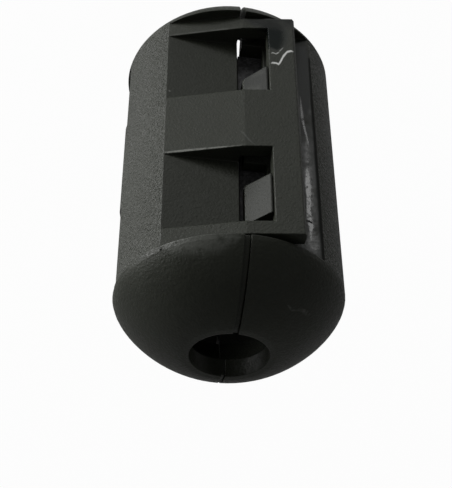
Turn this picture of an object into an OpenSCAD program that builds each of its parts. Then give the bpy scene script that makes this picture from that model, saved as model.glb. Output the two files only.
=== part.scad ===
// Clip-on ferrite bead: two domed half-cases on a snap hinge close round a cable.
// Each half-case holds half of a split ferrite core, pressed inward by sprung tongues.
// The cable runs along Y, the hinge is underneath and the latch plate is on top.

/* [Core] */
// Length of the split core
core_length = 14.6; // [10:0.1:30]
// Outside radius of the core
core_radius = 4.85; // [4:0.05:8]
// Radius of the cable hole through the core
core_bore_radius = 2.5; // [1.5:0.05:3.5]
// Depth of the flats on the core's latch and hinge sides
core_side_flat_depth = 0.85; // [0.3:0.05:1.5]
// Gap between the two half cores
core_gap = 0.04; // [0:0.01:0.3]
// Clearance between a core and its pocket
core_clearance = 0.1; // [0.05:0.01:0.3]

/* [Case] */
// Wall of the round body outside the pocket
case_wall = 1.55; // [1.2:0.05:2.5]
// Distance from each end of the core to the shoulder of the dome
shoulder_margin = 1.35; // [1:0.05:3]
// Length of each domed end
dome_length = 3.35; // [2.4:0.05:8]
// Fullness of the dome's outline, where 2 is an ellipse
dome_power = 1.4; // [1.2:0.05:2.5]
// Radius of the cable hole in each domed end
end_hole_radius = 2.2; // [1.5:0.05:3]
// Width of the flat rim round each end hole
end_rim_width = 0.35; // [0.2:0.05:1]
// Thickness of the wall at the end hole
end_wall = 1.1; // [0.8:0.05:2]
// Width of the ledge that stops each end of the core
core_ledge = 0.7; // [0.4:0.05:1.2]
// Wall under the latch flat
latch_flat_wall = 0.7; // [0.5:0.05:1.5]
// Wall under the hinge flat
hinge_flat_wall = 1.7; // [1.5:0.05:2.2]
// Gap between the half-cases at the latch
seam_gap_latch = 0.34; // [0.1:0.02:0.6]
// Gap between the half-cases at the hinge
seam_gap_hinge = 0.16; // [0.1:0.02:0.4]
// Gap that the lip of one domed end leaves to the other half-case
lip_gap = 0.04; // [0.03:0.01:0.1]
// Depth of that lip below the dome's surface
lip_depth = 0.1; // [0.05:0.01:0.3]

/* [Latch plate] */
// Rise of the plate's top above the latch flat at the seam
plate_rise_seam = 1.35; // [1:0.05:2]
// Rise of the plate's top above the latch flat at its free edge
plate_rise_edge = 1.75; // [1.2:0.05:2.4]
// Distance from the seam plane to the plate's free edge
plate_reach = 3.12; // [2.6:0.02:4]
// Thickness of the plate
plate_thickness = 0.85; // [0.5:0.05:1.2]
// Width of the bar that closes the windows
plate_bar_width = 1.62; // [0.8:0.02:2.5]
// Gap between the plate's ends and the shoulders
plate_end_gap = 0.3; // [0.1:0.05:0.8]
// Width of the ramp between the two windows
middle_ramp_width = 4.4; // [2:0.1:6]
// Width of the ramp beside each shoulder
end_ramp_width = 1.15; // [0.6:0.05:2]
// Bevel along the plate's free edge
plate_edge_bevel = 0.15; // [0.05:0.01:0.3]

/* [Hooks] */
// Distance from the seam plane to the foot of each hook's ramp
hook_start = 0.22; // [0.2:0.02:0.6]
// Rise of each hook above the latch flat
hook_rise = 1.3; // [0.8:0.05:2]
// Rise of the foot of each hook's ramp
hook_foot_rise = 0.08; // [0:0.01:0.3]
// Width of the flat crest of each hook
hook_crest_width = 0.1; // [0.1:0.02:0.5]
// Clearance between a hook's catch face and the bar
latch_clearance = 0.05; // [0.03:0.01:0.3]
// Gap between the hook nearer the middle and the middle ramp
near_hook_inner_gap = 0.15; // [0.1:0.05:1]
// Gap between that hook and the end ramp
near_hook_outer_gap = 3.1; // [2:0.05:3.5]
// Gap between the hook further from the middle and the middle ramp
far_hook_inner_gap = 1.8; // [1:0.05:3]
// Gap between that hook and the end ramp
far_hook_outer_gap = 0.8; // [0.3:0.05:1.5]

/* [Hinge] */
// Distance between the middles of the two hinges
hinge_pitch = 8.8; // [7:0.1:20]
// Length of each C-shaped hook
hinge_length = 3.35; // [2:0.05:5]
// Radius of the hinge pins
pin_radius = 0.5; // [0.4:0.02:0.7]
// Running clearance between a pin and its hook
pin_clearance = 0.06; // [0.02:0.01:0.1]
// Distance of the pins below the hinge flat
pin_drop = 0.65; // [0.6:0.05:1]
// Distance of the pins from the seam plane, towards the latch half
pin_offset = 0.3; // [0.1:0.05:0.6]
// Wall of each C-shaped hook
hinge_wall = 0.54; // [0.4:0.02:0.8]
// Width of the flat foot under each hook, centred below the seam
foot_width = 1.55; // [1:0.05:1.8]
// Angle of the mouth that snaps over the pin
mouth_angle = 80; // [50:5:100]
// Direction that the mouth faces, counted up from the hook half's side
mouth_direction = 95; // [95:5:110]
// Clearance round the hook where the other half turns past it
turn_clearance = 0.12; // [0.08:0.01:0.3]
// Thickness of the ears that carry each pin
ear_thickness = 0.4; // [0.3:0.05:0.8]
// Gap between an ear and the end of the hook
ear_gap = 0.1; // [0.05:0.01:0.3]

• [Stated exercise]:
Each line of the listing above should be output exactly.

• [Response]:
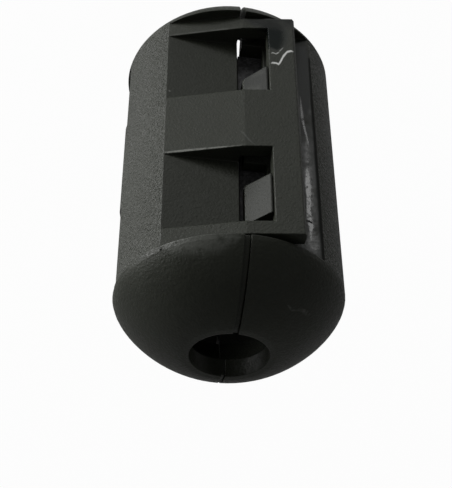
Turn this picture of an object into an OpenSCAD program that builds each of its parts. Then give the bpy scene script that makes this picture from that model, saved as model.glb. Output the two files only.
=== part.scad ===
// Clip-on ferrite bead: two domed half-cases on a snap hinge close round a cable.
// Each half-case holds half of a split ferrite core, pressed inward by sprung tongues.
// The cable runs along Y, the hinge is underneath and the latch plate is on top.

/* [Core] */
// Length of the split core
core_length = 14.6; // [10:0.1:30]
// Outside radius of the core
core_radius = 4.85; // [4:0.05:8]
// Radius of the cable hole through the core
core_bore_radius = 2.5; // [1.5:0.05:3.5]
// Depth of the flats on the core's latch and hinge sides
core_side_flat_depth = 0.85; // [0.3:0.05:1.5]
// Gap between the two half cores
core_gap = 0.04; // [0:0.01:0.3]
// Clearance between a core and its pocket
core_clearance = 0.1; // [0.05:0.01:0.3]

/* [Case] */
// Wall of the round body outside the pocket
case_wall = 1.55; // [1.2:0.05:2.5]
// Distance from each end of the core to the shoulder of the dome
shoulder_margin = 1.35; // [1:0.05:3]
// Length of each domed end
dome_length = 3.35; // [2.4:0.05:8]
// Fullness of the dome's outline, where 2 is an ellipse
dome_power = 1.4; // [1.2:0.05:2.5]
// Radius of the cable hole in each domed end
end_hole_radius = 2.2; // [1.5:0.05:3]
// Width of the flat rim round each end hole
end_rim_width = 0.35; // [0.2:0.05:1]
// Thickness of the wall at the end hole
end_wall = 1.1; // [0.8:0.05:2]
// Width of the ledge that stops each end of the core
core_ledge = 0.7; // [0.4:0.05:1.2]
// Wall under the latch flat
latch_flat_wall = 0.7; // [0.5:0.05:1.5]
// Wall under the hinge flat
hinge_flat_wall = 1.7; // [1.5:0.05:2.2]
// Gap between the half-cases at the latch
seam_gap_latch = 0.34; // [0.1:0.02:0.6]
// Gap between the half-cases at the hinge
seam_gap_hinge = 0.16; // [0.1:0.02:0.4]
// Gap that the lip of one domed end leaves to the other half-case
lip_gap = 0.04; // [0.03:0.01:0.1]
// Depth of that lip below the dome's surface
lip_depth = 0.1; // [0.05:0.01:0.3]

/* [Latch plate] */
// Rise of the plate's top above the latch flat at the seam
plate_rise_seam = 1.35; // [1:0.05:2]
// Rise of the plate's top above the latch flat at its free edge
plate_rise_edge = 1.75; // [1.2:0.05:2.4]
// Distance from the seam plane to the plate's free edge
plate_reach = 3.12; // [2.6:0.02:4]
// Thickness of the plate
plate_thickness = 0.85; // [0.5:0.05:1.2]
// Width of the bar that closes the windows
plate_bar_width = 1.62; // [0.8:0.02:2.5]
// Gap between the plate's ends and the shoulders
plate_end_gap = 0.3; // [0.1:0.05:0.8]
// Width of the ramp between the two windows
middle_ramp_width = 4.4; // [2:0.1:6]
// Width of the ramp beside each shoulder
end_ramp_width = 1.15; // [0.6:0.05:2]
// Bevel along the plate's free edge
plate_edge_bevel = 0.15; // [0.05:0.01:0.3]

/* [Hooks] */
// Distance from the seam plane to the foot of each hook's ramp
hook_start = 0.22; // [0.2:0.02:0.6]
// Rise of each hook above the latch flat
hook_rise = 1.3; // [0.8:0.05:2]
// Rise of the foot of each hook's ramp
hook_foot_rise = 0.08; // [0:0.01:0.3]
// Width of the flat crest of each hook
hook_crest_width = 0.1; // [0.1:0.02:0.5]
// Clearance between a hook's catch face and the bar
latch_clearance = 0.05; // [0.03:0.01:0.3]
// Gap between the hook nearer the middle and the middle ramp
near_hook_inner_gap = 0.15; // [0.1:0.05:1]
// Gap between that hook and the end ramp
near_hook_outer_gap = 3.1; // [2:0.05:3.5]
// Gap between the hook further from the middle and the middle ramp
far_hook_inner_gap = 1.8; // [1:0.05:3]
// Gap between that hook and the end ramp
far_hook_outer_gap = 0.8; // [0.3:0.05:1.5]

/* [Hinge] */
// Distance between the middles of the two hinges
hinge_pitch = 8.8; // [7:0.1:20]
// Length of each C-shaped hook
hinge_length = 3.35; // [2:0.05:5]
// Radius of the hinge pins
pin_radius = 0.5; // [0.4:0.02:0.7]
// Running clearance between a pin and its hook
pin_clearance = 0.06; // [0.02:0.01:0.1]
// Distance of the pins below the hinge flat
pin_drop = 0.65; // [0.6:0.05:1]
// Distance of the pins from the seam plane, towards the latch half
pin_offset = 0.3; // [0.1:0.05:0.6]
// Wall of each C-shaped hook
hinge_wall = 0.54; // [0.4:0.02:0.8]
// Width of the flat foot under each hook, centred below the seam
foot_width = 1.55; // [1:0.05:1.8]
// Angle of the mouth that snaps over the pin
mouth_angle = 80; // [50:5:100]
// Direction that the mouth faces, counted up from the hook half's side
mouth_direction = 95; // [95:5:110]
// Clearance round the hook where the other half turns past it
turn_clearance = 0.12; // [0.08:0.01:0.3]
// Thickness of the ears that carry each pin
ear_thickness = 0.4; // [0.3:0.05:0.8]
// Gap between an ear and the end of the hook
ear_gap = 0.1; // [0.05:0.01:0.3]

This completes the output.